İlk eğitimini Harzemşahların sarayında alıp, gördüğü eğitimin semeresini buraya yakın bir köyde 17 yaşında ilk rasadını bina ederek ispatlar. Bir süre doğup büyüdüğü ülkesinde karışıkların yaşanmasıyla Rey şehrine giderek Büveyhid sülalesinin sarayında ilmi çalışmalarını yürütür ve daha sonrasında tekrar Kas’a dönüş yapar. Dönüşü de muhteşem olur Ebu’l Vefa el Buzcani ile buluşmuş, buluşmakla kalmamış kendinden 33 yaş büyük bir deha ile birlikte gökyüzünde ayın tutulması gözlemlenerek sıla hasretinin yorgunluğunu üzerinden adeta alınmıştır. Onun için her buluş ve her ilmi faaliyet yeniden doğmak gibidir zaten. Ardından Samani hükümdarın daveti üzerine Buhara’ya yol alır, buradan da Curcan da ikinci defa tahtına geçen Kâbus bin Yaşgir’in sarayına konuk olsa da pek hoşnut olmaz sultandan. Yinede onun ilme değer vermesinin yüzü suyu hürmetine yanında ilmi çalışmalarından yılmamış, üstelik mevcut hükümdarı sevmese de birde ona el-Asaru’l Bakiye eserini ona ithaf etmekle kalmamış takdim de etmiştir. Ancak hükümdarın katılığına bir noktaya kadar dayanabilmiş, tahammül sınırlarını zorlayınca Gürgenç’te Eb’ul Hasan Ali b.Me’mun’un davetine icabet etmiş, derken burada ilmi faaliyetlerini sürdürmüştür. O da ölünce yerine geçen kardeşi Harizmşah Ebu’l Abbas Me’munla yola devam etmiş. Fakat Gazneli Mahmut, Harizm ülkesini fethedince bir süre nezaret altında tutulmuştur.
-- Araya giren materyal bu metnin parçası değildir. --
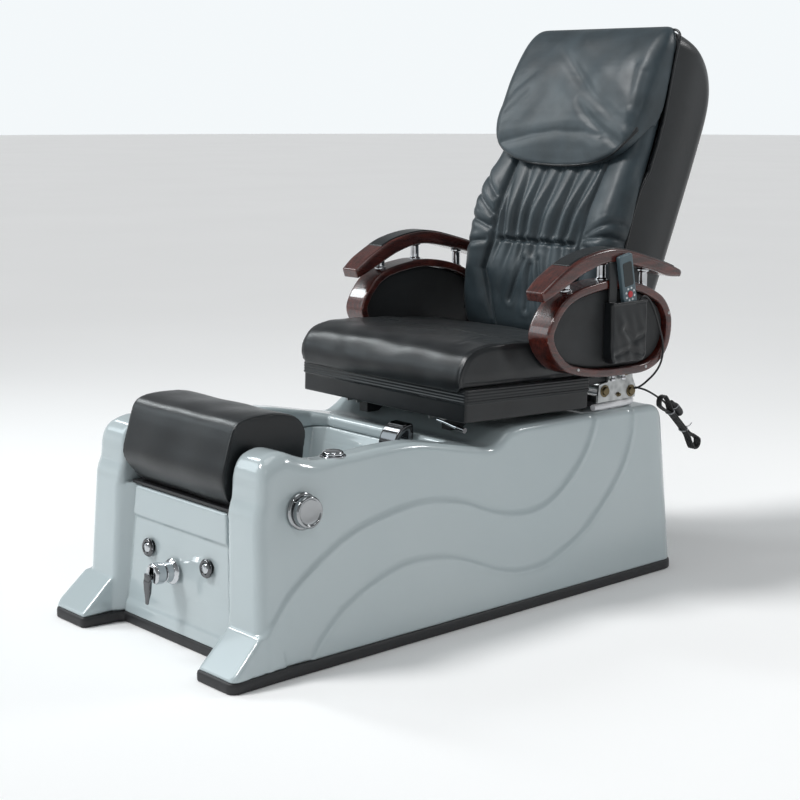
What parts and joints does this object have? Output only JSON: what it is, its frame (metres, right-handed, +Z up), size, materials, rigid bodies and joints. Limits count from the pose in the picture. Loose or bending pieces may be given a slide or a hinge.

Neyse ki Gazneli Mahmut geçte olsa böyle bir ilim adamının varlığını fark edip sarayında ona özel yer ayırarak, o bizim en değerli hazinemizdir diyebilmiştir. Gazneli Mahmud’tan sonra oğlu Mesud zamanında Hindistan kadar giderek Sanksritçei dilini öğrenip, Hindistan’ın o zengin medeniyetini onla tanıdık, tanımakla kalmadık oralarda astronomik çalışmalarıyla göz doldurmuş ve rasatlar da inşa etmiştir. Hindistan’daki çalışmaların ürünü diyebileceğimiz el- Kanunu eserini de sultan Mesuda ithafla ona takdim etmiştir. Sultan Mesud’tan sonra yerine geçen Mevdu’da Kitabu’s-Saydala takdim edilir. Bu eserin ilginç kılan yönü daha önceki eserlerde var olan astronomi, jeolojik enlem boylam hesaplardan ziyade tıp ve eczacılık üzerine olmasıdır. Gerçekten Biruni için Gazne açılımdır, bu yüzden doğup büyüdüğü Harizm’den sonra ikinci vatanım dediği bu topraklarda seksenin üstünde bir yaşta hayata veda eder.
Velhasıl O doğu-batı medeniyetini en iyi yorumlayan bir deha idi. Vesselam.